> TO BE DONE:
Please take the entries below from the first line through the line containing "const FOOT_ROUNDNESS = 1.4;" and repeat them exactly, leaving out everything after.

> INPUT ROWS:
★ ★ ★
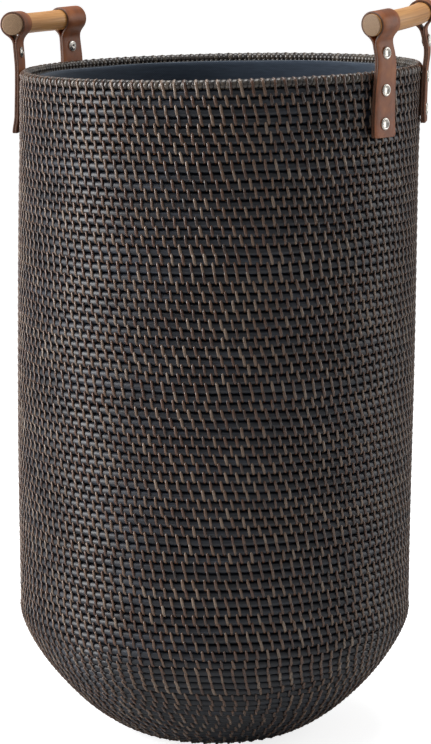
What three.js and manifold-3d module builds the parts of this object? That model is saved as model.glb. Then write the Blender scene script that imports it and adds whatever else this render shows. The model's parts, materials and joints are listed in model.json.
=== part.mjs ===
// Tall laundry hamper of coiled rattan with two leather-and-wood handles and a sewn-in fabric liner.
// Millimetres, +Z up. The origin is the centre of the flat base, on the floor. The handles are on
// the X axis, with their grips along Y; the front is -Y.
import * as THREE from "three";
import { mergeVertices } from "three/addons/utils/BufferGeometryUtils.js";
import Module from "manifold-3d";

const wasm = await Module();
wasm.setup();

// ---------------------------------------------------------------- driving dimensions

// The woven shell: a straight wall of lashed coils over a softly rounded foot.
const OUTER_RADIUS = 200; // to the outside of the coils
const RIM_HEIGHT = 675; // floor to the top of the rim coil, before the rim's own rise
const COIL_THICKNESS = 9.5; // a lashed coil, outside to inside
const FOOT_WIDTH = 119; // radial reach of the rounded foot
const FOOT_HEIGHT = 124; // height of the rounded foot
const FOOT_ROUNDNESS = 1.4; // superellipse exponent: 2 is an ellipse, 1 a straight 45-degree chamfer

// Hand weaving is never quite true: the upper wall drifts to one side and the rim rises with it.
const DRIFT = 4.6; // how far the rim's centre lies from the base's centre
const RIM_RISE = 5; // how far the rim's high side stands above RIM_HEIGHT, and its low side below
const DRIFT_AZIMUTH = THREE.MathUtils.degToRad(23.5); // direction of both, from +X towards +Y
const TRUE_HEIGHT = 250; // below this height the wall is true

// The liner: a bag of thin canvas with a folded hem, sewn in a little below the rim.
const LINER_MARGIN = 2.5; // underside of the rim coil to hem top
const LINER_STANDOFF = 3.2; // wall to liner, room for the rivets' inner ends
const CANVAS = 1.5; // bag fabric, as thick as a plain solid needs
const HEM_HEIGHT = 26;
const HEM_THICKNESS = 1.8;

// The handles: a bent wooden rod in the loops of two straps, each strap one strip doubled on
// itself.
const GRIP_LENGTH = 150; // along its bend
const GRIP_BEND = 255; // radius that the rod is bent to, round the hamper
const GRIP_RADIUS = 10.6; // at the ends, inside the loops
const GRIP_WAIST = 10.1; // radius at mid-length
const GRIP_CHAMFER = 0.8;
const GRIP_RISE = 45; // rim top to the rod's middle, with the handle upright
const STRAP_SPACING = 116; // centre to centre of the two straps
const PLY = 2.15; // one layer of leather
const LOOP_WIDTH = 29;
const NECK_WIDTH = 28; // the strap just below the loop
const TAIL_WIDTH = 33.5; // the strap's square-cut end
const TAIL_MARGIN = 13; // lower wall rivet to the strap's end
const TAIL_CORNER = 3;
const FLEX_RISE = 5.5; // rim top to the line where the leather bends
const HANDLES = [
  {
    side: "left",
    turn: Math.PI,
    lift: -1.5,
    slope: THREE.MathUtils.degToRad(-0.5),
    lean: THREE.MathUtils.degToRad(7),
  },
  {
    side: "right",
    turn: 0,
    lift: 2.5,
    slope: THREE.MathUtils.degToRad(2.3),
    lean: THREE.MathUtils.degToRad(-5),
  },
]; // lift, slope and outward lean, against the rim, are how each one was fitted and has settled
const TILT_LIMIT = THREE.MathUtils.degToRad(60); // each way from how the handle stands

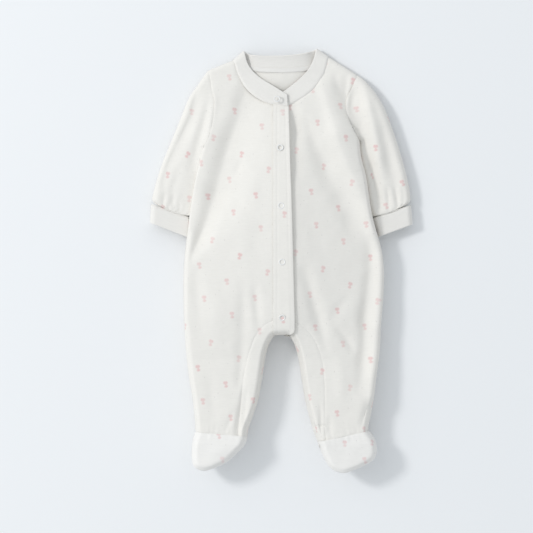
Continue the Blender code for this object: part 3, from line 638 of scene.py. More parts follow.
# Knit, close up: columns of small slanted loops under a soft brushed nap.
knit_group, knit_in, knit_out = shader_group(
    "knit_loops",
    {"Place": ("vector", None), "Wale": ("float", 1.1), "Course": ("float", 0.8), "Nap": ("float", 0.6)},
    {"Height": ("float", None), "Fluff": ("float", None), "Fade": ("float", None)},
)
SLUB_SCALE = (0.075, 0.95, 1.0)  # thicker and thinner yarn shows as faint lines along the courses
WHOLE_TURN = 6.2832
LOOP_SLANT = 1.3
LOOP_HEIGHT, RIDGE_HEIGHT, NAP_HEIGHT, SLUB_HEIGHT = 0.28, 0.5, 2.0, 0.8


def knit_loops():
    """Height of the loops and of the nap at a place on the cloth in millimetres."""
    tree = knit_group
    add, times, over, wave = operations(tree, "ADD", "MULTIPLY", "DIVIDE", "SINE")
    place = knit_in.outputs["Place"]

    def patches(**settings):
        """Soft noise over the cloth."""
        return node(tree, "ShaderNodeTexNoise", {"Vector": place, **settings}).outputs["Fac"]

    def stretched(value, **limits):
        """A value taken from one range to another.  Underscores stand for spaces in the sockets' names."""
        limits = {name.replace("_", " "): limit for name, limit in limits.items()}
        return node(tree, "ShaderNodeMapRange", {"Value": value, **limits}).outputs["Result"]

    parts = node(tree, "ShaderNodeSeparateXYZ", {0: place})
    column = math(tree, "PINGPONG", over(parts.outputs["X"], knit_in.outputs["Wale"]), 0.5)
    slant = add(over(parts.outputs["Y"], knit_in.outputs["Course"]), times(column, LOOP_SLANT))
    loop, ridge = wave(times(slant, WHOLE_TURN)), wave(times(column, WHOLE_TURN))
    loops = add(times(loop, LOOP_HEIGHT), times(ridge, RIDGE_HEIGHT))
    nap = times(patches(Scale=1.4, Detail=4.0, Roughness=0.65), knit_in.outputs["Nap"])
    cloudy = patches(Scale=0.06, Detail=3.0)
    along_course = node(tree, "ShaderNodeVectorMath", {0: place, 1: SLUB_SCALE}, operation="MULTIPLY")
    slub = patches(Vector=along_course.outputs["Vector"], Scale=1.0, Detail=3.0, Roughness=0.7)
    slub = stretched(slub, From_Min=0.33, From_Max=0.67)
    fade = stretched(patches(Scale=0.045, Detail=0.0), From_Min=0.3, From_Max=0.7, To_Min=0.6, To_Max=1.25)
    link(tree, knit_out, add(add(loops, times(nap, NAP_HEIGHT)), times(slub, SLUB_HEIGHT)), "Height")
    link(tree, knit_out, add(times(cloudy, 0.5), times(slub, 0.5)), "Fluff")
    link(tree, knit_out, fade, "Fade")


knit_loops()

# The print's motif: a small bud with a stub below it and a few faint specks beside it.
bud_group, bud_in, bud_out = shader_group(
    "bud_print", {"Place": ("vector", None)}, {"Pink": ("float", None), "Grey": ("float", None)}
)
Blob = namedtuple("Blob", "x y half_width half_height softness")
BUD_BLOBS = [
    Blob(-0.9, 2.3, 1.9, 2.0, 0.5),
    Blob(1.0, 2.1, 1.9, 1.9, 0.5),
    Blob(0.1, -2.5, 2.1, 1.6, 0.5),
    Blob(0.1, -0.2, 1.0, 1.2, 0.6),
]
SPECKS = [
    Blob(15.5, 4.0, 0.5, 1.0, 0.6),
    Blob(-12.0, -9.0, 0.9, 0.4, 0.6),
    Blob(6.0, -13.5, 0.5, 0.8, 0.6),
]


def blob_mask(tree, place, blobs):
    """1 inside any of the blobs and 0 outside, with soft edges."""
    add, less, times, over, root = operations(tree, "ADD", "SUBTRACT", "MULTIPLY", "DIVIDE", "SQRT")
    parts = node(tree, "ShaderNodeSeparateXYZ", {0: place})
    total = None
    for blob in blobs:
        x = over(less(parts.outputs["X"], blob.x), blob.half_width)
        y = over(less(parts.outputs["Y"], blob.y), blob.half_height)
        radius = root(add(times(x, x), times(y, y)))
        inside = over(less(1 + blob.softness, radius), 2 * blob.softness, clamp=True)
        total = inside if total is None else math(tree, "MAXIMUM", total, inside)
    return total


def bud_print():
    """The motif's masks, where the pink ink is a little uneven."""
    tree, place = bud_group, bud_in.outputs["Place"]
    add, times = operations(tree, "ADD", "MULTIPLY")
    worn = node(tree, "ShaderNodeTexNoise", {"Vector": place, "Scale": 0.9, "Detail": 2.0}).outputs["Fac"]
    grain = add(times(worn, 0.7), 0.5, clamp=True)
    link(tree, bud_out, times(blob_mask(tree, place, BUD_BLOBS), grain), "Pink")
    link(tree, bud_out, blob_mask(tree, place, SPECKS), "Grey")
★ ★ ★
> REPLY:
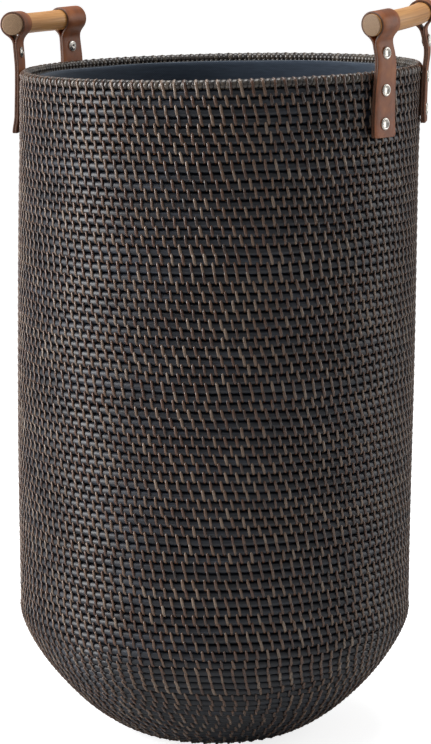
What three.js and manifold-3d module builds the parts of this object? That model is saved as model.glb. Then write the Blender scene script that imports it and adds whatever else this render shows. The model's parts, materials and joints are listed in model.json.
=== part.mjs ===
// Tall laundry hamper of coiled rattan with two leather-and-wood handles and a sewn-in fabric liner.
// Millimetres, +Z up. The origin is the centre of the flat base, on the floor. The handles are on
// the X axis, with their grips along Y; the front is -Y.
import * as THREE from "three";
import { mergeVertices } from "three/addons/utils/BufferGeometryUtils.js";
import Module from "manifold-3d";

const wasm = await Module();
wasm.setup();

// ---------------------------------------------------------------- driving dimensions

// The woven shell: a straight wall of lashed coils over a softly rounded foot.
const OUTER_RADIUS = 200; // to the outside of the coils
const RIM_HEIGHT = 675; // floor to the top of the rim coil, before the rim's own rise
const COIL_THICKNESS = 9.5; // a lashed coil, outside to inside
const FOOT_WIDTH = 119; // radial reach of the rounded foot
const FOOT_HEIGHT = 124; // height of the rounded foot
const FOOT_ROUNDNESS = 1.4; // superellipse exponent: 2 is an ellipse, 1 a straight 45-degree chamfer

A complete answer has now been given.